My new Canon G9 is a larger P&S and a bit unwieldly in hand. I'm still working on my technique with the G9. London is a great people city and one of the best places I've found to do candids because both the people and the environs are amazing.
This image was taken on Westminster Bridge. I see the 3 gals walking together when they're on the other side approaching us. I had my eyes on them & was simply waiting for them to draq closer for me to capture them. Suddenly as we're some 30 feet away, the 3 of them stop walking and they peel off to the rail where they each take out a camera and snap away. By now I'm drawing closer & I had one shot to snap and shoot using the technique I describe above. I got lucky.
This is one for the natural sciences afficionados.

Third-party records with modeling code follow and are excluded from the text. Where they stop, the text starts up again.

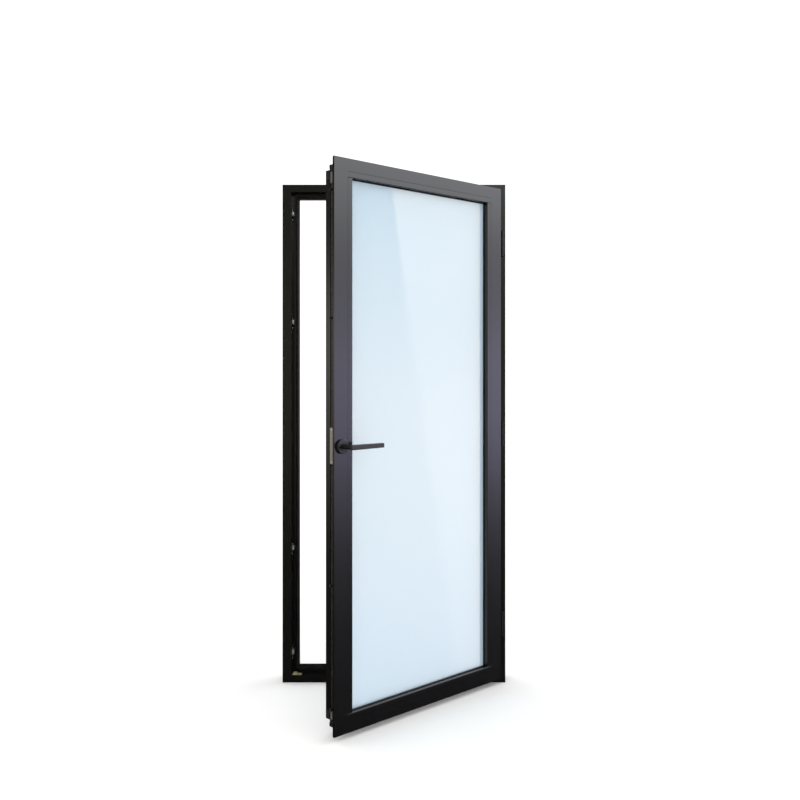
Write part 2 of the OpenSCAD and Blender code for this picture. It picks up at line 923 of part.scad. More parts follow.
// Rounded rectangle about the origin
module rounded(w, h, r) {
    square([w, h - 2 * r], center = true);
    square([w - 2 * r, h], center = true);
    for (x = [-1, 1], y = [-1, 1])
        translate([x * (w / 2 - r), y * (h / 2 - r)]) circle(r);
}

// Neck and grip, cast in one piece
module lever() {
    out = leaf_y - lever_reach;
    color(black) opened() difference() {
        union() {
            rod_y(neck_r, handle_x, handle_z, [out, leaf_y - 0.5]);
            translate([handle_x + (lever_l - neck_r) / 2, out, handle_z]) rotate([90, 0, 90])
                linear_extrude(lever_l + neck_r, center = true)
                    rounded(lever_d, lever_h, lever_round);
        }
        translate([handle_x, leaf_y - spindle_depth / 2, handle_z])
            cube([spindle_w + snug, spindle_depth + 2 * over, spindle_w + snug], center = true);
    }
}

module spindle() {
    color(steel) opened()
        span([handle_x - spindle_w / 2, handle_x + spindle_w / 2],
            [leaf_y - spindle_depth, leaf_y + case_t[1] - 0.4],
            [handle_z - spindle_w / 2, handle_z + spindle_w / 2]);
}

// ---- Nodes ----

jamb_lock();
jamb_hinge();
head();
sill();
frame_cleat(false, false);  // frame_cleat_1
frame_cleat(true, false);  // frame_cleat_2
frame_cleat(false, true);  // frame_cleat_3
frame_cleat(true, true);  // frame_cleat_4
stop_seal();
for (i = [0:3]) keep(keep_z[i]);
keep_screws();
run_up_block();
run_up_screw();
for (i = [0:2]) {
    hinge_frame_plate(hinge_z[i]);
    hinge_leaf_plate(hinge_z[i]);
}
hinge_pins();
hinge_bushes();
hinge_frame_screws();
hinge_leaf_screws();
stile_lock();
stile_hinge();
rail_top();
rail_bottom();
spigot(false, false);  // spigot_1
spigot(true, false);  // spigot_2
spigot(false, true);  // spigot_3
spigot(true, true);  // spigot_4
spigot_screws();
rail_end_plugs();
bead_lock();
bead_hinge();
bead_top();
bead_bottom();
pane_front();
pane_back();
spacer_bar();
edge_sealant();
setting_blocks();
gasket_front();
gasket_back();
flange_seal();
gearbox_case();
faceplate();
faceplate_screws();
rod_guides();
rose_base();
rose_cover();
rose_screws();
lever();
spindle();
pinion();
drive_rod();
cams();
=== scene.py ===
import json
import math

import bmesh
import bpy
from mathutils import Matrix, Vector


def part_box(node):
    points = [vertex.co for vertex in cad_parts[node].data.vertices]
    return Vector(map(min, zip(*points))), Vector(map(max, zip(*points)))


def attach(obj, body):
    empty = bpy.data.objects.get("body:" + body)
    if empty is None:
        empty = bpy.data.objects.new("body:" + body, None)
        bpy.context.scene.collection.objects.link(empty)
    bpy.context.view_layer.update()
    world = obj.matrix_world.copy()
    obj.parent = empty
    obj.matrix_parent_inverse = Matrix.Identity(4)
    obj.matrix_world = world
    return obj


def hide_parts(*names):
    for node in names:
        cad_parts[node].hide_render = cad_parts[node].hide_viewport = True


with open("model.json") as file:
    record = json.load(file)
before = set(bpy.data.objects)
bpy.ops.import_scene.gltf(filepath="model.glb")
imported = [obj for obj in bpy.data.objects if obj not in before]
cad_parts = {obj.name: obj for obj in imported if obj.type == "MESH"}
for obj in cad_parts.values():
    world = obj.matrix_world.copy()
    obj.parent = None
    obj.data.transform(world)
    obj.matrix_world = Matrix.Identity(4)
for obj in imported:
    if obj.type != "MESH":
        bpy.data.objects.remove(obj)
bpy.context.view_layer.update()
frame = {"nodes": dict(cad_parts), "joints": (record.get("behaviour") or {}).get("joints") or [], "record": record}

mm = 0.001
nodes = frame["nodes"]
record = frame["record"]
slotOf = {part["node"]: part["material_slot"] for part in record["subparts"]}
bodyOf = {node: body for body, group in record["behaviour"]["bodies"].items() for node in group}

# The leaf is easier to work on shut, so its pieces are made shut and then swung open
swing = {joint["name"]: joint for joint in frame["joints"]}["door_swing"]
hingeLine = Vector(swing["pos_m"])
openAngle = -math.radians(swing["range_deg"][0])
turned = Matrix.Translation(hingeLine) @ Matrix.Rotation(openAngle, 4, "Z")
swingOpen = turned @ Matrix.Translation(-hingeLine)
swingShut = swingOpen.inverted()


def linear(hexColour):
    # sRGB hex to the linear values that the shaders want
    parts = [int(hexColour[i:i + 2], 16) / 255 for i in (1, 3, 5)]
    return tuple(p / 12.92 if p <= 0.04045 else ((p + 0.055) / 1.055) ** 2.4 for p in parts) + (1.0,)


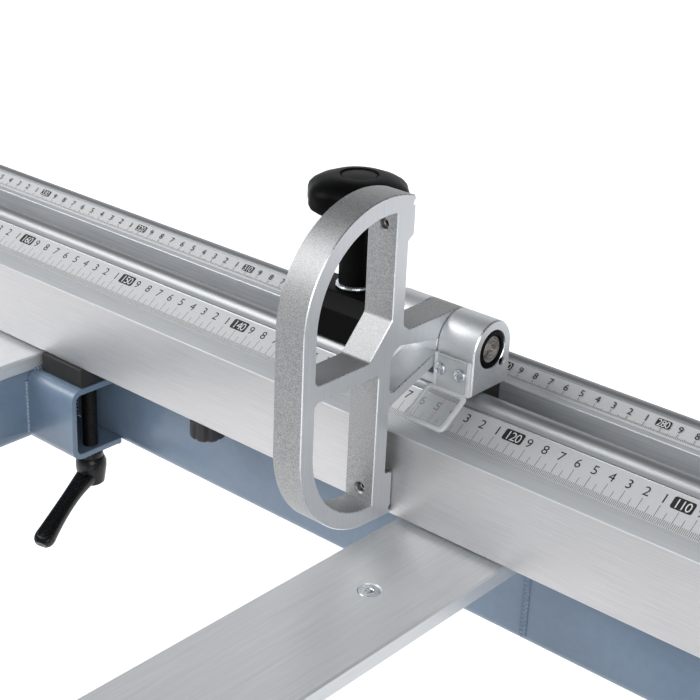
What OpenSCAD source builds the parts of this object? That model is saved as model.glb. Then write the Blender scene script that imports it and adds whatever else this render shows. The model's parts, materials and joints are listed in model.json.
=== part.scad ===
/* [Main table] */
// Height of the table top above the floor
table_h = 875; // [850:5:900]
// Reach of the cast table to the right of the blade
table_w = 560; // [500:10:640]
// Reach of the cast table in front of the blade axis
table_front = 420; // [400:10:440]
// Reach of the cast table behind the blade axis
table_rear = 620; // [560:10:680]
// Thickness of the cast table plate
table_plate = 12; // [10:1:14]
// Depth of the rim round the cast table
table_rim = 50; // [40:1:60]
// Reach of the extension table to the right of the blade
wing_reach = 1350; // [1200:10:1380]

/* [Cabinet] */
// Reach of the cabinet to the left of the blade
cab_left = 370; // [365:1:400]
// Reach of the cabinet to the right of the blade
cab_right = 340; // [335:1:400]
// Depth of the cabinet from front to rear
cab_depth = 800; // [780:10:810]
// Height of the cabinet floor above the ground
cab_base = 110; // [80:5:130]
// Thickness of the cabinet sheet
cab_wall = 4; // [3:0.5:6]

/* [Saw unit] */
// Diameter of the main blade
blade_d = 315; // [250:5:315]
// Thickness of the main blade
blade_t = 3.2; // [2.8:0.1:3.6]
// Diameter of the arbor
arbor_d = 30; // [25.4:0.2:32]
// Height of the blade above the table at full rise
cut_h = 100; // [60:1:100]
// Travel of the rise slide
rise_travel = 110; // [80:5:110]
// Diameter of the scoring blade
scorer_d = 120; // [100:5:125]
// Diameter of the motor housing
motor_d = 150; // [130:2:156]
// Diameter of the handwheels
wheel_d = 140; // [110:5:160]

/* [Sliding table] */
// Length of the sliding table
slide_len = 3200; // [2900:50:3400]
// Width of the sliding table
slide_w = 375; // [370:5:400]
// Height of the sliding table section
slide_h = 90; // [80:1:95]
// Gap between the sliding table and the blade plane
slide_gap = 12; // [10:0.5:16]
// Length of the fixed beam
beam_len = 2900; // [2700:50:3000]
// Width of the fixed beam
beam_w = 135; // [120:5:145]
// Height of the roller cage between beam and table
cage_h = 10; // [8:0.5:12]
// Length of the roller cage
cage_len = 1400; // [1280:60:1400]
// Travel of the sliding table each way
slide_travel = 1300; // [1000:50:1300]

/* [Outrigger] */
// Height of the outrigger tubes
tube_h = 50; // [40:1:60]
// Wall of the outrigger tubes
tube_wall = 4; // [3:0.5:5]
// Width of the cross members
member_w = 70; // [60:1:72]
// Spacing of the cross members
member_pitch = 373; // [340:1:390]
// Blade plane to the centre line of the innermost cross member
member_at = 472; // [468:1:480]
// Length of the swinging arm's outer tube
arm_len = 635; // [600:5:640]
// Front end of the outrigger before the blade axis
out_front = 330; // [300:5:420]
// Rear end of the outrigger behind the blade axis
out_rear = 320; // [300:5:340]
// Width of the aluminium strips on the cross members
strip_w = 72; // [72:1:80]
// Thickness of the aluminium strips
strip_t = 10; // [6:0.5:12]

/* [Crosscut fence] */
// Reach of the fence from the blade
fence_out = 1900; // [1800:10:2000]
// Gap between the fence end and the blade
fence_in = 50; // [45:1:80]
// Height of the fence section's front face
face_h = 49; // [46:0.5:52]
// Width of the flat land above the face
land_w = 16.1; // [14:0.1:18]
// Slope of the front scale
scale_slope = 32.5; // [28:0.5:36]
// Width of the front scale strip
scale_w = 20.3; // [18:0.1:21]
// Thickness of the scale strips
scale_t = 0.8; // [0.6:0.1:1]
// Radius of the front bead
bead_r = 7; // [6.5:0.1:7.4]
// Width of the slot along the fence top
slot_w = 19.5; // [18:0.1:20]
// Depth of the undercut part of the slot
slot_deep = 12; // [10:0.5:13]
// Slope of the rear scale
rear_slope = 35; // [30:0.5:38]
// Width of the rear scale strip
rear_scale_w = 11.1; // [10:0.1:12]
// Radius of the rear bead
rear_bead_r = 6; // [5.5:0.1:6.4]
// Travel of the telescopic extension
ext_travel = 1400; // [1000:50:1400]

/* [Flip stop] */
// Reading on the front scale below the stop's right face
stop_reading = 125.58; // [124:0.1:128]
// Width of the stop plate along the fence
plate_len = 19; // [16:0.5:22]
// Thickness of the stop plate's bars
bar_t = 9.6; // [8:0.1:11]
// Radius of the hinge barrels
barrel_r = 16.3; // [15:0.1:17]
// Diameter of the hinge shaft
shaft_d = 15; // [12:0.5:16]
// Outer diameter of the hinge bushes
bush_d = 21; // [19:0.5:22]
// Diameter of the clamping knob
knob_d = 60; // [56:1:70]
// Width of the right hinge block
block_w = 24.5; // [22:0.5:28]

/* [Rip fence] */
// Diameter of the round rail
rail_d = 45; // [40:1:50]
// Length by which the round rail passes the extension table
rail_over = 50; // [40:5:100]
// Length of the rip fence
rip_len = 1000; // [900:10:1040]
// Height of the rip fence
rip_h = 120; // [100:5:140]
// Distance of the rip fence face from the blade at rest
rip_at = 300; // [250:5:400]

/* [Fits] */
// Radial clearance of running fits
run_c = 0.05; // [0.02:0.01:0.08]
// Gap between parts that pass or rest near each other
part_gap = 0.3; // [0.2:0.05:0.4]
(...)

This photo of Mauna Kea taken from the Kohala Road above Waimea shows two colliding air masses. Notice that the area underneath the clouds on the right side of the photo is hazy. That haze is VOG, wrapping around the south side of Big Island and blowing up toward Waikoloa.
If you look closely at the VOG area, you can see a distinct near vertical line where the air is hazy to the right and clear to the left; that vertical line aligns precisely with the vertical front of the puffy clouds.
That vertical haze line and the vertical cloud front mark the collision of the southern VOG air with NE trade winds blowing over the island from the Hamakua coast through Waimea. The two air masses are not mixing; at the time I took the photo they were each pushing against each other in almost a perfect standoff. At the collision point, both air masses were suddenly being pushed upward with little mixing. It looks as if the dewpoint in the VOG air mass is about 2500 feet; as the VOG air is forced above that level moisture condenses and clouds form. If you watched the clouds there was actually pretty violent churning on that vertical face and you could see the moisture condensing out of the air to form clouds. Somewhere around 8000 feet it appears that the NE trade winds begin to overwhelm the VOG air, and the trade wind air starts overrunning the VOG air, shearing off the tops of the clouds that have formed over the VOG air.
Driving over the Kohala Mountains, you could see the colliding air and churning clouds almost all of the way from Waimea to Hawi. Much of the time the collision was directly over the highway. If you looked to the east the views were sparkling and clear; to the right the scenery was hazy and had a brownish tint.
My new Canon G9 is a larger P&S and a bit unwieldly in hand. I'm still working on my technique with the G9. London is a great people city and one of the best places I've found to do candids because both the people and the environs are amazing.
Barry
The Canon G9 - it seemed that was the camera the professionals used when they didn't bring their dSLR. (I went with the less expensive Canon S5)
that DOF pic - the "bokeh" - was enhanced with photoshop. the S5 can get some narrow DOF blur effect but not that much with the background just a short distance away.
This weekend Virginia Beach is sponsoring an extreme skate boarding - surfing - music festival, should be lot's of opportunities for candid pics (if I develop the technique!)
As in other photos in this area, you can see the VOG front. In this view looking generally northward across the Waikoloa grasslands, the hazy area on the lower flank of Kohala is VOG.